Partner

CN / GER - Germany Plans to Expand Chinese Rail Link as Xi Visits Duisburg

Lesedauer: min

China and Germany plan to boost a railway route between their countries as President Xi Jinping prepares to welcome a cargo train packed with laptops and electronics in Duisburg, the world’s biggest inland port.
The 700-meter Yuxinou train takes 16 days to travel more than 6,800 miles (11,000 kilometers) from China via Kazakhstan, Russia, Belarus and Poland. Xi will meet the train tomorrow in a visit to Germany. It’s one of up to three weekly services leaving the industrial hub of Chongqing, where companies such as Hewlett-Packard Co. (HPQ), Acer Inc. (2353) and Apple Inc. (AAPL) supplier Foxconn Technology Co. (2354) have production sites.

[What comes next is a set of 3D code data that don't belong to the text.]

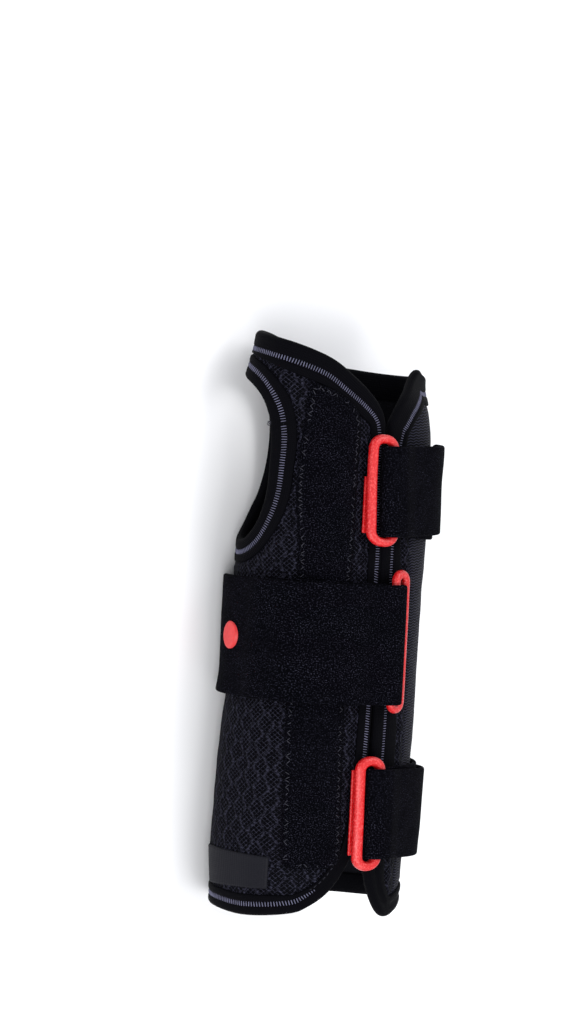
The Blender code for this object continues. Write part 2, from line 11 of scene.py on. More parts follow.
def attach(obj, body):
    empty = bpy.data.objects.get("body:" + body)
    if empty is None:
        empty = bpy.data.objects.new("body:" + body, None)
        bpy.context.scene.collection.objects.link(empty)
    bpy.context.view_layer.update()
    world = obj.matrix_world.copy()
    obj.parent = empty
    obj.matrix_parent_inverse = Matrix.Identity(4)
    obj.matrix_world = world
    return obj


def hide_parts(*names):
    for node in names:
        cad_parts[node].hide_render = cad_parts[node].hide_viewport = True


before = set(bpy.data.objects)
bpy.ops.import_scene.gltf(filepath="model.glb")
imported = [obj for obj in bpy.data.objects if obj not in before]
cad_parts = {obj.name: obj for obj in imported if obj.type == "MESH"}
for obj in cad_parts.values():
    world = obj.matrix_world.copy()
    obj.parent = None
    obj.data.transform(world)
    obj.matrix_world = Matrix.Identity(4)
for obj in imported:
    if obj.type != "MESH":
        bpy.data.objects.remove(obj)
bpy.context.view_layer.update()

bl_info = {
    "name": "Wrist brace",
    "version": (1, 0, 0),
    "blender": (4, 5, 0),
    "location": "3D View > Sidebar > Wrist brace",
    "description": "Dresses the solids of a soft wrist brace in sewn cloth",
    "category": "Add Mesh",
}

MM = 0.001

# Body, as in the part's source
BODY_LENGTH = 200 * MM
WRIST_WIDTH = 69 * MM
WRIST_DEPTH = 54 * MM
WALL = 3 * MM
HAND_LIFT = 9 * MM
PALM_PRESS = 1.2 * MM
BACK_ROUNDNESS = 2.15
PALM_ROUNDNESS = 2.7
BEND_START = 0.56
SHIFT = np.array((-0.01723, -99.98835, 0.0)) * MM
SECTIONS = np.array((
    (0.00, 1.04, 1.00),
    (0.20, 1.03, 1.01),
    (0.45, 1.00, 1.00),
    (0.62, 1.00, 0.96),
    (0.78, 1.05, 0.83),
    (1.00, 1.10, 0.70),
))

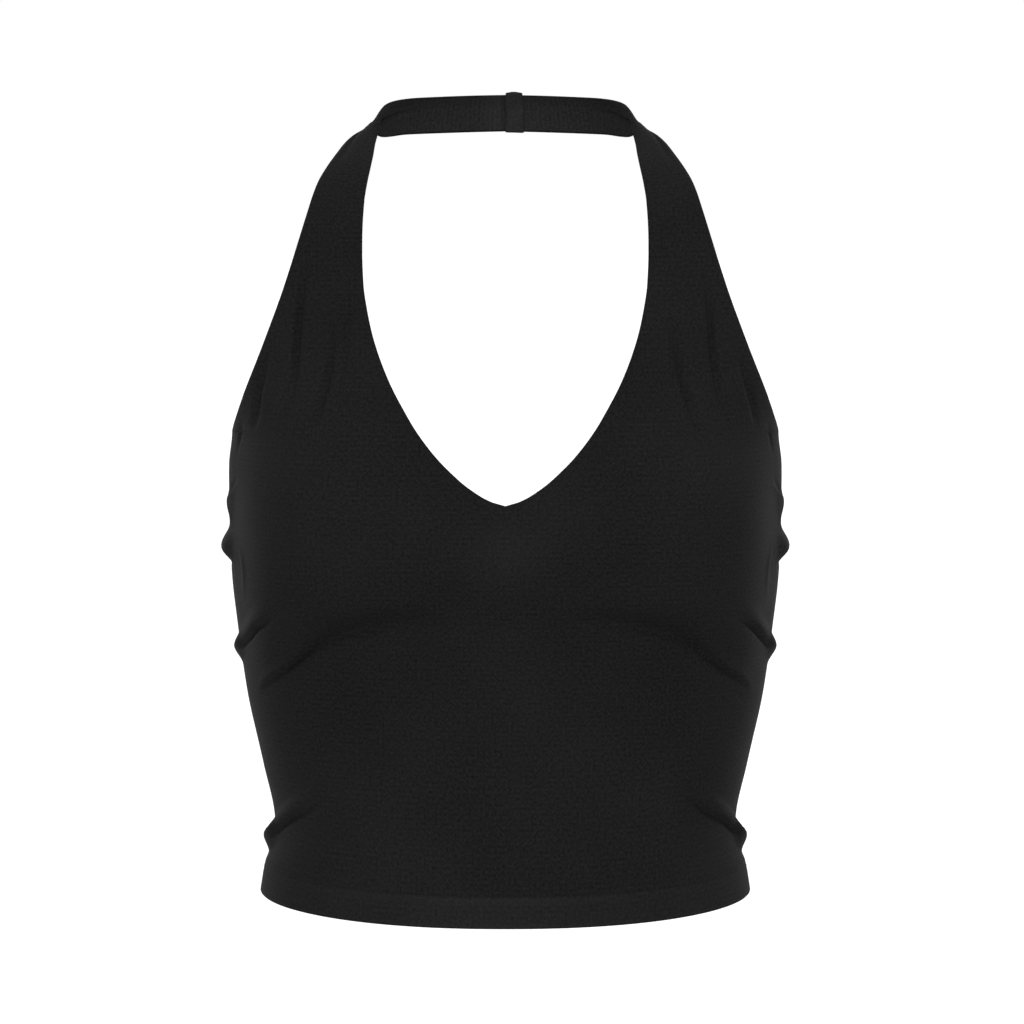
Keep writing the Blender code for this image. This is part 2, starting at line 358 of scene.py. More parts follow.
def walk(low, high, steps):
    # levels from low to high, with the spacing that steps gives at each height
    heights = [step[0] for step in steps]
    sizes = [step[1] for step in steps]
    levels = [low]
    while levels[-1] < high:
        levels.append(levels[-1] + float(np.interp(levels[-1], heights, sizes)))
    scale = (high - low) / (levels[-1] - low)
    return [low + (level - low) * scale for level in levels]


def linear(hexColour):
    # an sRGB hex value as the linear colour that shaders take
    channels = [int(hexColour[k:k + 2], 16) / 255 for k in (1, 3, 5)]
    return tuple(c / 12.92 if c <= 0.04045 else ((c + 0.055) / 1.055) ** 2.4 for c in channels) + (1,)


def addNode(tree, kind, links=(), **settings):
    # a node with its settings, and links as (input, node, output)
    node = tree.nodes.new(kind)
    for name, value in settings.items():
        if name.startswith("set"):
            node.inputs[int(name[3:])].default_value = value
        else:
            setattr(node, name, value)
    for target, source, output in links:
        tree.links.new(source.outputs[output], node.inputs[target])
    return node


knit = {
    "wale": 0.0021,  # real jersey has 0.6 mm wales. Drawn coarser so that they show
    "course": 0.0024,
    "heightMm": 0.12,
    "slant": 1.6,  # how far the two legs of each stitch lean into a V
    "fuzz": 700.0,  # cotton fibres stand out about a millimetre apart
    "patch": 14.0,  # dye and wear vary over about 70 mm
    "sheen": 0.032,
    # how much the stitches and the fuzz count in the cloth's height, and that and the painted highlight
    # in its tone
    "stitchShare": 0.35,
    "fuzzShare": 4.0,
    "heightShare": 0.55,
    "highlightShare": 0.2,
    "toneRange": (1.0, 3.4),
}


def jerseyMaterial(name, colours, slant):
    # cotton and elastane single jersey, piece dyed black: matt, with a soft grey bloom where it
    # turns away. The colours are the bottom and the top of its stitches
    material = bpy.data.materials.new(name)
    material.use_nodes = True
    tree = material.node_tree
    shader = tree.nodes["Principled BSDF"]
    shader.inputs["Roughness"].default_value = 0.85
    shader.inputs["IOR"].default_value = 1.5
    shader.inputs["Specular IOR Level"].default_value = 0.06
    shader.inputs["Sheen Weight"].default_value = knit["sheen"]
    shader.inputs["Sheen Roughness"].default_value = 0.42
    shader.inputs["Sheen Tint"].default_value = linear("#c4c4c3")
    cut = addNode(tree, "ShaderNodeAttribute", attribute_name="cut")
    place = addNode(tree, "ShaderNodeSeparateXYZ", [(0, cut, "Vector")])
    wale = addNode(tree, "ShaderNodeMath", [(0, place, "X")], operation="DIVIDE", set1=knit["wale"])
    wale = addNode(tree, "ShaderNodeMath", [(0, wale, 0)], operation="FRACT")
    wale = addNode(tree, "ShaderNodeMath", [(0, wale, 0)], operation="SUBTRACT", set1=0.5)
    leg = addNode(tree, "ShaderNodeMath", [(0, wale, 0)], operation="ABSOLUTE")
    lean = addNode(tree, "ShaderNodeMath", [(0, leg, 0)], operation="MULTIPLY", set1=slant)
    course = addNode(tree, "ShaderNodeMath", [(0, place, "Y")], operation="DIVIDE", set1=knit["course"])
    course = addNode(tree, "ShaderNodeMath", [(0, course, 0), (1, lean, 0)], operation="SUBTRACT")
    course = addNode(tree, "ShaderNodeMath", [(0, course, 0)], operation="MULTIPLY", set1=math.tau)
    course = addNode(tree, "ShaderNodeMath", [(0, course, 0)], operation="SINE")
    ridge = addNode(tree, "ShaderNodeMath", [(0, leg, 0)], operation="MULTIPLY", set1=math.tau)
    ridge = addNode(tree, "ShaderNodeMath", [(0, ridge, 0)], operation="SINE")
    stitch = addNode(tree, "ShaderNodeMath", [(0, course, 0), (1, ridge, 0), (2, ridge, 0)],
                     operation="MULTIPLY_ADD")
    fuzz = addNode(tree, "ShaderNodeTexNoise", [(0, cut, "Vector")], noise_dimensions="3D",
                   set2=knit["fuzz"], set3=2.0)
    stitch = addNode(tree, "ShaderNodeMath", [(0, stitch, 0)], operation="MULTIPLY",
                     set1=knit["stitchShare"])
    height = addNode(tree, "ShaderNodeMath", [(0, fuzz, 0), (2, stitch, 0)],
                     operation="MULTIPLY_ADD", set1=knit["fuzzShare"])
    patch = addNode(tree, "ShaderNodeTexNoise", [(0, cut, "Vector")], noise_dimensions="3D",
                    set2=knit["patch"], set3=3.0)
    tone = addNode(tree, "ShaderNodeMath", [(0, height, 0), (2, patch, 0)],
                   operation="MULTIPLY_ADD", set1=knit["heightShare"])
    low, high = knit["toneRange"]
    tone = addNode(tree, "ShaderNodeMapRange", [(0, tone, 0)], clamp=False, set1=low, set2=high)
    # a painted highlight, kept on the cloth's points, lightens the colour here
    paintedHighlight = addNode(tree, "ShaderNodeAttribute", attribute_name="paintedHighlight")
    tone = addNode(tree, "ShaderNodeMath", [(0, paintedHighlight, "Fac"), (2, tone, 0)],
                   operation="MULTIPLY_ADD", set1=knit["highlightShare"])
    blend = addNode(tree, "ShaderNodeMix", [(0, tone, 0)], data_type="RGBA")
    blend.inputs[6].default_value = linear(colours[0])
    blend.inputs[7].default_value = linear(colours[1])
    tree.links.new(blend.outputs[2], shader.inputs["Base Color"])
    bump = addNode(tree, "ShaderNodeBump", [("Height", height, 0)])
    bump.inputs["Strength"].default_value = 0.7
    bump.inputs["Distance"].default_value = knit["heightMm"] / 1000
    tree.links.new(bump.outputs[0], shader.inputs["Normal"])
    return material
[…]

"The Chongqing-Duisburg route has great potential and a daily service is definitely a goal, also from the Chinese side," said Julian Boecker, a port spokesman, by phone. "We started off with one train per week from Duisburg two years ago, and now we have up to three weekly services, which underlines that it is not an ephemera."
As China promotes industrial hubs in central cities such as Chongqing and Chengdu that are further away from the coast, freight trains to Europe are gaining importance because it would take several days to reach the nearest ports.
"The train is twice as fast as seaborne transport, but only half as expensive as airfreight," said Boecker. The overland route is particularly interesting for the electronics and automotive industries because the value lost on goods such as engines and computer components during the longer sea journey is relatively high, according to Deutsche Bahn AG.
Trade Partners

China is Germany’s third-biggest trade partner. The countries imported and exported goods and services valued at 140 billion euros ($192 billion) last year, according to the Federal Statistics Office. Deutsche Bahn also started a route in August from the Chinese industrial hub of Zhengzhou to Hamburg, Europe’s third-biggest port.
The Yuxinou train is operated by Trans Eurasia Logistics GmbH, a joint venture between Deutsche Bahn and Russian Railways. It carries as many as 50 40-foot-long containers, Boecker said.

"The trains from Chongqing to Duisburg are better utilized than the other way," said Boecker. The visit of China’s president may help to promote the service among German companies, he said.
"For companies such as car producers that want to ship ‘made-in-Germany’ quality parts to their assembly plants in China, the rail route is a good alternative to seaborne transport," Boecker said. Volkswagen AG (VOW) inaugurated a logistics center of more than three times the size of a soccer field in Duisburg on March 20, according to a port statement.
Weather Conditions

While goods insensitive to temperature such as clothes and building materials can be transported all year long, electronic products may face travel restrictions in very hot or cold periods, said Boecker.
Deutsche Post (DPW) AG’s logistics unit DHL began offering temperature-controlled containers on its China-Europe rail service between Chengdu and its logistic hubs in the Polish cities of Lodz and Malaszewicze in January, according to spokeswoman Juliane Ranft.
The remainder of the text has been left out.